I am lost. I wrote their skirt is short and it was right.
Your? Their? Her? Anyone with a good explanation?


the audio for 'ihr' and Ihre sounds the same.how can we make the difference plse?


My experience in German class with older German literature and my old Cassell German dictionary define DER ROCK as 1) a man's coat and 2) a woman's skirt. My Let's Learn German Picture Dictionary has DER ROCK as a skirt. Has common use changed so much that COAT is not an acceptable translation for this question lacking a clear context?


Yes, it has.


Is "small" an acceptable answer? I put small it said incorrect. It said short is the correct answer. Thank You


Short and small are not synonomous, so, techinically, no. But in a real conversation, small would probably work too, as long as you weren't conversing with stickler Germans!

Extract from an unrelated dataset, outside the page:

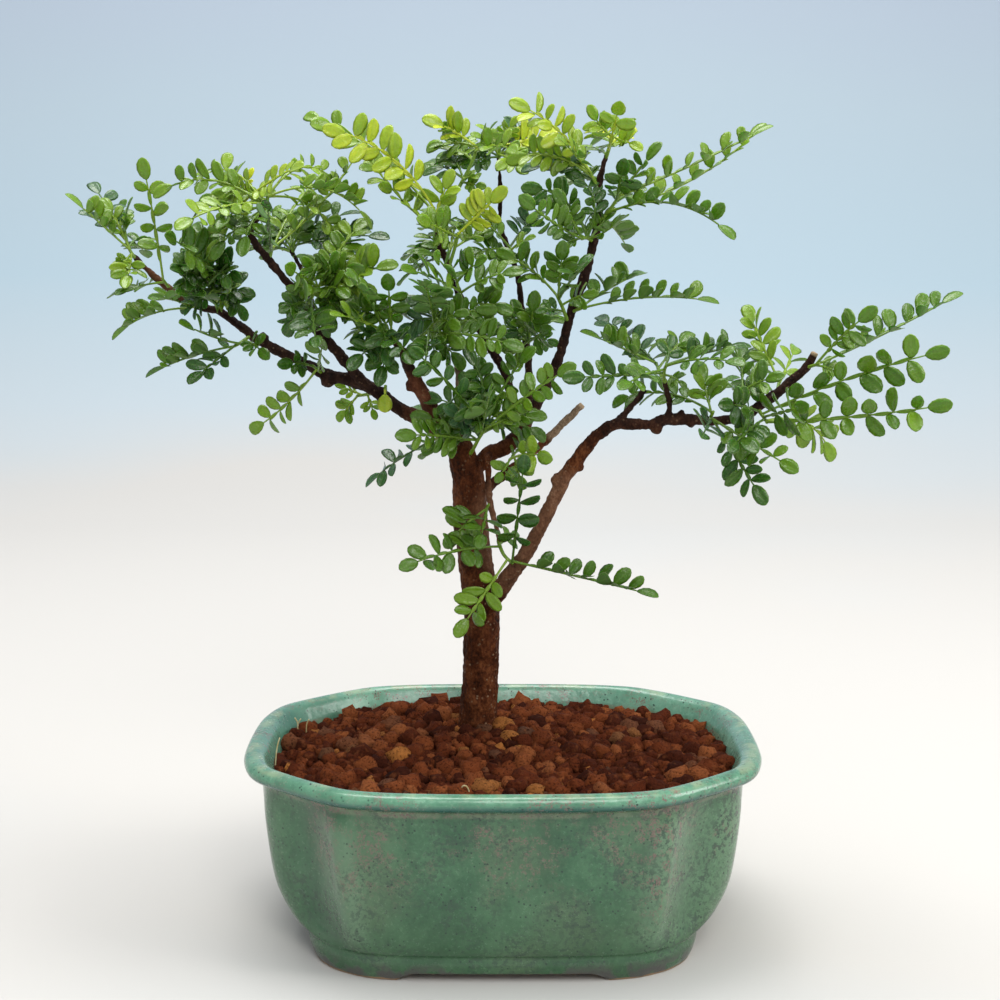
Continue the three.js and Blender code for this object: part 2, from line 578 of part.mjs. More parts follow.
    twig: [[35, 257, -8.5], [38.4, 260.6, -10], [42.6, 266.6, -12]],
    fronds: [
      [2, 97, 291, -14, 6, 65, -1], [1, 94.5, 292, 2, 7, 75, -5], [0.6, 85, 250, -18, 7, 20, 8],
      [2, 44, 279, -22, 3, 70, 0], [2, 57, 285, -6, 3, 50, 0], [1, 50, 268, 30, 4, 40, 2],
      [0.4, 46, 246, 32, 4, 35, 1],
    ],
  },
  right_back: {
    twig: [[59.8, 198.6, -30], [57.6, 202.6, -22], [56.6, 205.6, -14]],
    fronds: [
      [2, 28.5, 217.5, -18, 5, 30, 0], [2, 34.5, 223, 14, 5, 50, 1], [1.4, 47, 213, 16, 4, 40, 1],
      [1.5, 70, 217, 8, 3, 40, 1],
    ],
  },
  right_spread: {
    twig: [[59.4, 199.4, -30], [59.6, 203, -36], [60.4, 205, -39]],
    fronds: [
      [0.7, 22, 200, -44, 5, 80, 0], [2, 91.5, 212, -36, 6, 60, 1], [1.6, 89, 205, -52, 4, 40, 2],
      [2, 62.5, 216, -42, 1, 85, 0], [1, 43, 196, -58, 4, 45, 1], [1.5, 68, 196, -60, 3, 60, 1],
    ],
  },
  right_mid: {
    twig: [[76.6, 184.8, -31], [78, 187.6, -35]],
    fronds: [
      [0.8, 39.5, 189.5, -40, 6, 60, 6], [1, 72, 206.5, -46, 4, 60, 0], [1, 98.5, 152.5, -46, 5, 88, 0],
      [1, 110, 165, -56, 4, 80, 0], [0.6, 74, 178, -48, 2, 80, 0],
    ],
  },
  right_upper: {
    twig: [[86.2, 190.6, -32], [88, 194.6, -30], [88.6, 197, -28]],
    fronds: [
      [1, 104, 201, -40, 3, 55, 1], [2, 87.5, 213, -38, 3, 60, 0], [2, 97, 208, -14, 3, 45, 1],
      [1, 78, 199, -4, 4, 40, 2], [1.4, 100, 196, 0, 4, 35, 2],
    ],
  },
  right_pale: {
    twig: [[101.4, 194.8, -33], [102, 199, -30]],
    fronds: [[1, 88.5, 227, -22, 5, 85, 0], [1, 108, 212, -26, 2, 80, 0]],
  },
  right_end: {
    twig: [[111.4, 203.6, -33], [116.8, 205.4, -38.5]],
    fronds: [[1, 168, 231.6, -30, 7, 55, -1], [0.8, 137, 226, -46, 5, 80, 1], [0.6, 126, 200, -46, 4, 40, 1]],
  },
  right_lower: {
    twig: [[94, 188.8, -33], [96.6, 185.6, -37], [98, 183.4, -40]],
    fronds: [
      [0.7, 164.5, 210.5, -42, 6, 90, 2], [2, 166.5, 190.5, -48, 6, 90, -1], [2, 123.5, 167.5, -58, 4, 85, 7],
      [1, 113, 190, -50, 3, 85, 0], [1.6, 84, 173, -60, 3, 80, 1], [1.4, 80, 190, -66, 3, 75, 1],
    ],
  },
};

// Where a frond lies: its root on the twig, its tip, and the three directions of its blade.
function lay(twig, station, row, slide) {
  const [, across, up, away, pairs, face, bow] = row;
  const whole = Math.min(Math.floor(station), twig.length - 2);
  const share = station - whole;
  const [near, far] = [twig[whole], twig[whole + 1]];
  const root = place(...near.map((value, axis) => value + (far[axis] - value) * share));
  const tip = place(across, up, away + slide);
  const length = tip.distanceTo(root);
  const along = tip.clone().sub(root).divideScalar(length);
  const lift = new THREE.Vector3(0, 0, 1).addScaledVector(along, -along.z).normalize();
  const front = new THREE.Vector3(0, -1, 0).addScaledVector(along, along.y);
  const turn = THREE.MathUtils.degToRad(face);
  const normal = lift.clone().multiplyScalar(Math.cos(turn)).addScaledVector(front, Math.sin(turn)).normalize();
  const left = normal.clone().cross(along);
  const leaflet = Math.min(LEAFLET, length * (pairs > 0 ? 0.42 : 0.9));
  const stalk = Math.min(9, length * (pairs > 0 ? 0.24 : 0.2));
  const at = (forward, sideways, high) => {
    const part = forward / length;
    return root.clone()
      .addScaledVector(along, forward)
      .addScaledVector(lift, bow * 4 * part * (1 - part))
      .addScaledVector(left, sideways)
      .addScaledVector(normal, high);
  };
  return { at, length, leaflet, stalk, pairs };
}

// The fronds of a twig leave it one below the other, the first at the place that its row gives.
function rootsAlong({ twig, fronds }) {
  const length = place(...twig[0]).distanceTo(place(...twig[twig.length - 1]));
  const spacing = ROOT_SPACING * (twig.length - 1) / length;
  const roots = [];
  for (const [wanted] of fronds) {
    let station = Math.min(wanted, twig.length - 1.12);
    while (roots.some((other) => Math.abs(other - station) < spacing)) station -= spacing / 4;
    roots.push(Math.max(station, 0.2));
  }
  return roots;
}

// Leaflets of a frond as one thin arched blade, cut to the rib between them. The blade is thickest
// along the rib and its underside is flat across. Long fronds have fewer, broader leaflets here.
function frond(blade) {
  const { at, length, leaflet, stalk } = blade;
  const pairs = Math.max(Math.ceil(blade.pairs / 2), Math.min(blade.pairs, 2));
  const lastNode = Math.max(length - leaflet, stalk + 0.1);
  const pitch = pairs > 0 ? (lastNode - stalk) / pairs : 0;
  const points = [];
  const triangles = [];
  const point = (forward, sideways, high) => points.push(at(forward, sideways, high)) - 1;
  const nodeAt = (forward, size) => ({
    left: point(forward, size * RIB_HALF_WIDTH, 0),
    ridge: point(forward, 0, size * BLADE_RISE),
    right: point(forward, -size * RIB_HALF_WIDTH, 0),
  });
  const start = nodeAt(0, 0.5);
  const nodes = [];
  for (let pair = 0; pair <= pairs; pair += 1) nodes.push(nodeAt(stalk + pair * pitch, 1));
  const first = nodes[0];
  triangles.push([start.left, start.right, start.ridge]);
  triangles.push([start.left, start.ridge, first.ridge], [start.left, first.ridge, first.left]);
  triangles.push([start.right, first.ridge, start.ridge], [start.right, first.right, first.ridge]);
  triangles.push([start.left, first.left, first.right], [start.left, first.right, start.right]);
  for (let pair = 0; pair < pairs; pair += 1) {
    const near = nodes[pair];
    const far = nodes[pair + 1];
    const middle = stalk + (pair + 0.5) * pitch;
    const reach = leaflet * (0.95 - 0.15 * Math.abs(2 * pair - pairs + 1) / pairs);
    for (const hand of [1, -1]) {
      const low = point(middle - 0.28 * pitch + 0.2 * reach, hand * 0.86 * reach, 0);
      const high = point(middle + 0.3 * pitch + 0.24 * reach, hand * 0.9 * reach, 0);
      const [nearEdge, farEdge] = hand > 0 ? [near.left, far.left] : [near.right, far.right];
      const faces = [
        [near.ridge, far.ridge, high], [near.ridge, high, low], [near.ridge, low, nearEdge],
        [far.ridge, farEdge, high], [nearEdge, low, high], [nearEdge, high, farEdge],
      ];
      triangles.push(...faces.map(([a, b, c]) => (hand > 0 ? [a, b, c] : [a, c, b])));
    }
    triangles.push([near.left, far.left, far.right], [near.left, far.right, near.right]);
  }
  const last = nodes[nodes.length - 1];
  const from = stalk + pairs * pitch;
  const reach = length - from;
  const half = Math.min(reach, leaflet) * (pairs > 0 ? 0.34 : 0.46);
  const port = point(from + 0.62 * reach, half, 0);
  const end = point(length, 0, 0);
  const starboard = point(from + 0.62 * reach, -half, 0);
  triangles.push([last.ridge, port, last.left], [last.ridge, end, port], [last.ridge, starboard, end]);
  triangles.push([last.ridge, last.right, starboard], [last.left, port, end]);
  triangles.push([last.left, end, starboard], [last.left, starboard, last.right]);
  return solidOf(geometryOf(points, triangles));
}

// Fronds are bent clear of each other. Each is tried where its row says, and otherwise its tip
// slides towards or away from the viewer, until spots spread over its blade clear those of the
// fronds laid before it and all the wood. Seen from in front the frond stays where it is.
const SPOT_PITCH = 3.6;
const SPOT_CLEARANCE = 3.4;
const SLIDES = [0, -5, 5, -10, 10, -15, 15, -20, 20, -25, 25, -30, 30];
const NEAREST_AWAY = -82;
const FURTHEST_AWAY = 45;

function spotsOver({ at, length, leaflet, stalk, pairs }) {
  const from = pairs > 0 ? stalk : 0.5 * length;
  const rows = Math.max(1, Math.round((length - from) / SPOT_PITCH));
  const spots = [];
  for (let step = 0; step <= rows; step += 1) {
    const forward = from + (length - from) * step / rows;
    const reach = Math.min(0.9 * leaflet, length - forward + 0.4 * leaflet);
    for (const sideways of [-1, -0.5, 0, 0.5, 1]) {
      spots.push({ middle: at(forward + 0.2 * Math.abs(sideways) * reach, sideways * reach, 0), radius: 0 });
    }
  }
  return spots;
}

function spotsAlong(stations, grow) {
  const spots = [];
  for (let index = 0; index + 1 < stations.length; index += 1) {
    const from = place(...stations[index].slice(0, 3));
    const to = place(...stations[index + 1].slice(0, 3));
    const radius = (stations[index][3] ?? 0.8) + grow;
    const steps = Math.ceil(from.distanceTo(to) / SPOT_PITCH);
    for (let step = 0; step <= steps; step += 1) {
      spots.push({ middle: from.clone().lerp(to, step / steps), radius });
    }
  }
  return spots;
}

function clashCount(spots, others) {
  return spots.filter(({ middle }) => others.some((other) => (
    middle.distanceTo(other.middle) < SPOT_CLEARANCE + other.radius))).length;
}

function layAll() {
  const taken = Object.values(LIMBS).flatMap((stations) => spotsAlong(stations, -1.5));
  const stems = Object.fromEntries(Object.entries(SHOOTS).map(([name, { twig }]) => (
    [name, spotsAlong(twig, -1.2)])));
  const laid = {};
  for (const [name, { twig, fronds }] of Object.entries(SHOOTS)) {
    const otherStems = Object.entries(stems).filter(([other]) => other !== name).flatMap(([, spots]) => spots);
    const roots = rootsAlong(SHOOTS[name]);
    laid[name] = fronds.map((row, index) => {
      const slides = SLIDES.filter((slide) => row[3] + slide > NEAREST_AWAY && row[3] + slide < FURTHEST_AWAY);
      let best = { count: Infinity };
      for (const slide of slides) {
        const blade = lay(twig, roots[index], row, slide);
        const spots = spotsOver(blade);
        const count = clashCount(spots, taken) + clashCount(spots, otherStems);
        if (count < best.count) best = { count, blade, spots };
        if (count === 0) break;
      }
      taken.push(...best.spots);
      return best.blade;
    });
  }
  return laid;
}

function shoot(twig, blades, clearance) {
  const taper = (TWIG_TIP_RADIUS - TWIG_RADIUS) / (twig.length - 1);
  const stations = twig.map(([across, up, away], index) => [across, up, away, TWIG_RADIUS + taper * index]);
  const parts = [limb(stations, 3, 0), ...blades.map(frond)];
  return largestBody(wasm.Manifold.union(parts).subtract(clearance));
}

// Finishes
function finish(color, roughness) {
  return new THREE.MeshStandardMaterial({ color, roughness, metalness: 0 });
}

const glaze = finish(0x3f8f73, 0.25);
const clay = finish(0x7a4630, 0.95);
const bark = finish(0x4a2c20, 0.85);
const net = finish(0x2b2b2b, 0.6);
const matureLeaf = finish(0x2f6b2a, 0.4);
const limeLeaf = finish(0x86ad35, 0.45);
const yellowLeaf = finish(0xb9d13f, 0.45);
const LEAF_FINISH = {
  upper_star: limeLeaf, left_arch: limeLeaf, top_left: limeLeaf, top_right: limeLeaf, left_upright: limeLeaf,
  left_top: limeLeaf, top_young: yellowLeaf, centre_top: yellowLeaf, yellow_leaflet: yellowLeaf,
};

const bonsai = new THREE.Group();
bonsai.add(meshOf('pot', pot(), glaze));
bonsai.add(meshOf('drain_mesh_left', drainMesh(-1), net));
bonsai.add(meshOf('drain_mesh_right', drainMesh(1), net));
bonsai.add(meshOf('soil', soil(), clay));
bonsai.add(meshOf('wood', wood(0), bark));
const clearance = wood(FIT_GAP);
for (const [name, blades] of Object.entries(layAll())) {
  const solid = shoot(SHOOTS[name].twig, blades, clearance);
  bonsai.add(meshOf(`shoot_${name}`, solid, LEAF_FINISH[name] ?? matureLeaf));
}

export default bonsai;
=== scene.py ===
import json
import math

import bmesh
import bpy
import numpy as np
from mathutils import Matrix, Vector, noise

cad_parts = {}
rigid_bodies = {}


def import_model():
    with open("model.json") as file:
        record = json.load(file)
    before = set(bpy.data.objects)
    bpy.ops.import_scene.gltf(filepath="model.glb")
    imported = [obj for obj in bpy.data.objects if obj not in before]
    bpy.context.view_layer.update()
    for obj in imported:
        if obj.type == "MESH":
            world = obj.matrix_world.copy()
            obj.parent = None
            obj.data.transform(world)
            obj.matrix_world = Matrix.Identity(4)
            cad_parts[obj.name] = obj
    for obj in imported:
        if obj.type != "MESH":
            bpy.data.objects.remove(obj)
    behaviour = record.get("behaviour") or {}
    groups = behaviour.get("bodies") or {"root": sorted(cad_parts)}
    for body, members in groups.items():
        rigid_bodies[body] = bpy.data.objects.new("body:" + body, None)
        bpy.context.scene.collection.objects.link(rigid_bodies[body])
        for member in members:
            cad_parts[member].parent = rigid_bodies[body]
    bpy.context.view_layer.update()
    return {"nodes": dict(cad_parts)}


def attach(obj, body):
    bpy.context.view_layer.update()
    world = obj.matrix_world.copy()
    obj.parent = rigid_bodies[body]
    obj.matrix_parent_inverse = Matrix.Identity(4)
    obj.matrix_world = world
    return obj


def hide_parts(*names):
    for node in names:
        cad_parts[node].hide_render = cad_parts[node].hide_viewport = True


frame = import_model()

# The pot
# Stoneware, pressed in a mould: an oblong tray with slanted corners, a rolled lip and four low feet.
# It is dipped in a mottled jade glaze that thins over the lip, pools under it and stops at the feet.
MM = 0.001
POT_HALF_WIDTH = 93.3
POT_HALF_DEPTH = 67
FOOT_HEIGHT = 3.1
DRAIN_RADIUS = 6
DRAIN_ACROSS = 36
DRILL_HEIGHT = 5
DRILL_LENGTH = 30
# The soft upright folds of the long walls: how far across one stands at the pot's foot, how far it
# leans out for each mm of height, and how far beside it the wall is hollow.
FOLD_FOOT = 49
FOLD_LEAN = 0.11
FOLD_HOLLOW = 14
# Soft waves of the walls: how far each stands out, where its middle is and how wide it is. The first
# two are measured from the fold. The others lie across the long wall and along an end wall.
FOLD_WAVES = [(3.2, 0, 4.6), (-2.5, FOLD_HOLLOW, 7.5)]
LONG_WAVES = [(-1.0, 0, 34)]
END_WAVES = [(1.0, 32, 5), (-0.5, 0, 16)]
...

Im really confused... i said "your rock is short" and it was wrong?


In German, Rock means skirt not an actual rock. It did confuse me for a while, but I eventually got it. :)


In british English, or Indian english, they call it Frock. You can remember it that way. Frock=Rock.


Why does Duo need to comment on the length of woman's skirt? I wonder if Duo has anything to say about the length of a man's skirt ;P


Why isn't it 'your' skirt like I've learned before??


That's another possible (and accepted) translation.

At the beginning of a sentence, possessive Ihr could be any of "your - their - her", unless context says otherwise.

That is, something belonging to sie (she / they) or to Sie (you).

In the middle of a sentence, ihr and Ihr are distinct, but lowercase ihr is still ambiguous between "her" and "their" without context.